_What to do_:
Exactly repeat the full listing that follows.

_Dataset section_:
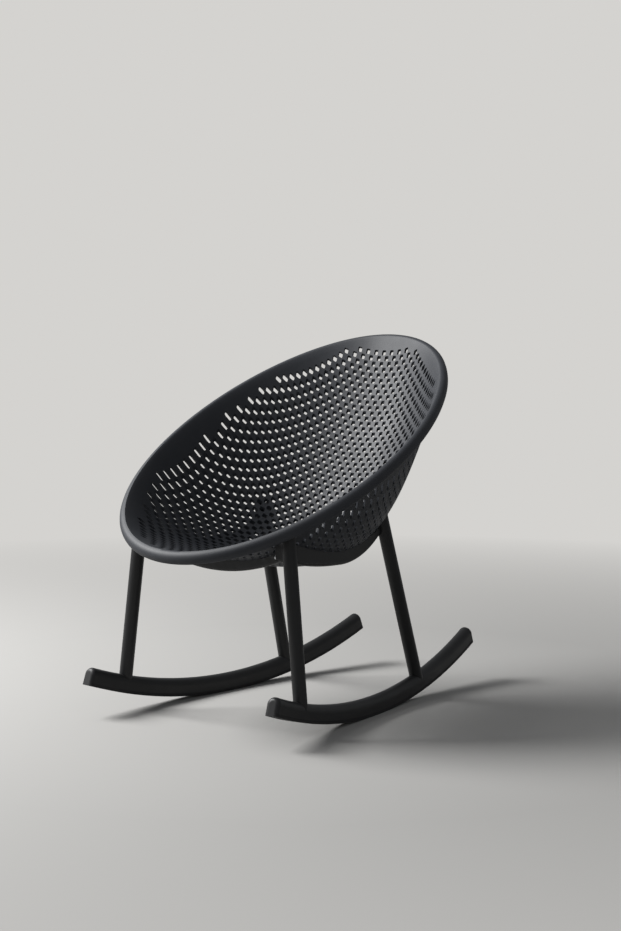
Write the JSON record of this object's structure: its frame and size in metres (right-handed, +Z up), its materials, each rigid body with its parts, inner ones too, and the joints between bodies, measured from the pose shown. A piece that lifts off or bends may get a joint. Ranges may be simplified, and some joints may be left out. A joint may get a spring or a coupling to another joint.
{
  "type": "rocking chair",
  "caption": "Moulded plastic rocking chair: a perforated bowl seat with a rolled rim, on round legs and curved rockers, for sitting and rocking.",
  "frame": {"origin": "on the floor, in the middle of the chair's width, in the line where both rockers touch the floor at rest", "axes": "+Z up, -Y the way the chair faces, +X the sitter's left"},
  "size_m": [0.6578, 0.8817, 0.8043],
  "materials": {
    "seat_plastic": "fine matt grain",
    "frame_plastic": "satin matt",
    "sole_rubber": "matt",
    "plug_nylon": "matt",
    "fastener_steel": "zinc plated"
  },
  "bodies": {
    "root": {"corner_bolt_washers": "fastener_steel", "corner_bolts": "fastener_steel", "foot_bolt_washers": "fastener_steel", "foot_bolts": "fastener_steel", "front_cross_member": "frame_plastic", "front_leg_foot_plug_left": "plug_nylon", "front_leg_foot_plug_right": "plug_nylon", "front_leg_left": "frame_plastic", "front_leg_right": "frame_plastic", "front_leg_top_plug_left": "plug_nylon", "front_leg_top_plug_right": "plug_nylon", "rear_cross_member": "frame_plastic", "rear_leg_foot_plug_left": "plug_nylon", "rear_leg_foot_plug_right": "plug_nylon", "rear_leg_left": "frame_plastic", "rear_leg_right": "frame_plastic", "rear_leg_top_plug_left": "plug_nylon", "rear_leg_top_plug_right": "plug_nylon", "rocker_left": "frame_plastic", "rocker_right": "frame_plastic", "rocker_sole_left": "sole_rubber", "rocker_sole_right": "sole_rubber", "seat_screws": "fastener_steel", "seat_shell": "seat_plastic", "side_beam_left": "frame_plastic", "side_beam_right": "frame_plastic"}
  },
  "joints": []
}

_Expected output_:
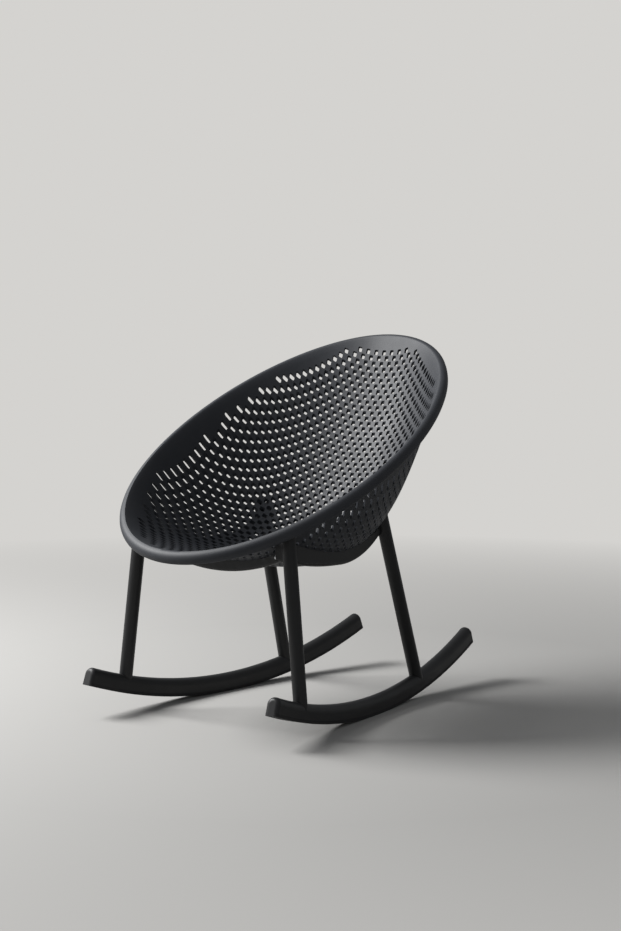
Write the JSON record of this object's structure: its frame and size in metres (right-handed, +Z up), its materials, each rigid body with its parts, inner ones too, and the joints between bodies, measured from the pose shown. A piece that lifts off or bends may get a joint. Ranges may be simplified, and some joints may be left out. A joint may get a spring or a coupling to another joint.
{
  "type": "rocking chair",
  "caption": "Moulded plastic rocking chair: a perforated bowl seat with a rolled rim, on round legs and curved rockers, for sitting and rocking.",
  "frame": {"origin": "on the floor, in the middle of the chair's width, in the line where both rockers touch the floor at rest", "axes": "+Z up, -Y the way the chair faces, +X the sitter's left"},
  "size_m": [0.6578, 0.8817, 0.8043],
  "materials": {
    "seat_plastic": "fine matt grain",
    "frame_plastic": "satin matt",
    "sole_rubber": "matt",
    "plug_nylon": "matt",
    "fastener_steel": "zinc plated"
  },
  "bodies": {
    "root": {"corner_bolt_washers": "fastener_steel", "corner_bolts": "fastener_steel", "foot_bolt_washers": "fastener_steel", "foot_bolts": "fastener_steel", "front_cross_member": "frame_plastic", "front_leg_foot_plug_left": "plug_nylon", "front_leg_foot_plug_right": "plug_nylon", "front_leg_left": "frame_plastic", "front_leg_right": "frame_plastic", "front_leg_top_plug_left": "plug_nylon", "front_leg_top_plug_right": "plug_nylon", "rear_cross_member": "frame_plastic", "rear_leg_foot_plug_left": "plug_nylon", "rear_leg_foot_plug_right": "plug_nylon", "rear_leg_left": "frame_plastic", "rear_leg_right": "frame_plastic", "rear_leg_top_plug_left": "plug_nylon", "rear_leg_top_plug_right": "plug_nylon", "rocker_left": "frame_plastic", "rocker_right": "frame_plastic", "rocker_sole_left": "sole_rubber", "rocker_sole_right": "sole_rubber", "seat_screws": "fastener_steel", "seat_shell": "seat_plastic", "side_beam_left": "frame_plastic", "side_beam_right": "frame_plastic"}
  },
  "joints": []
}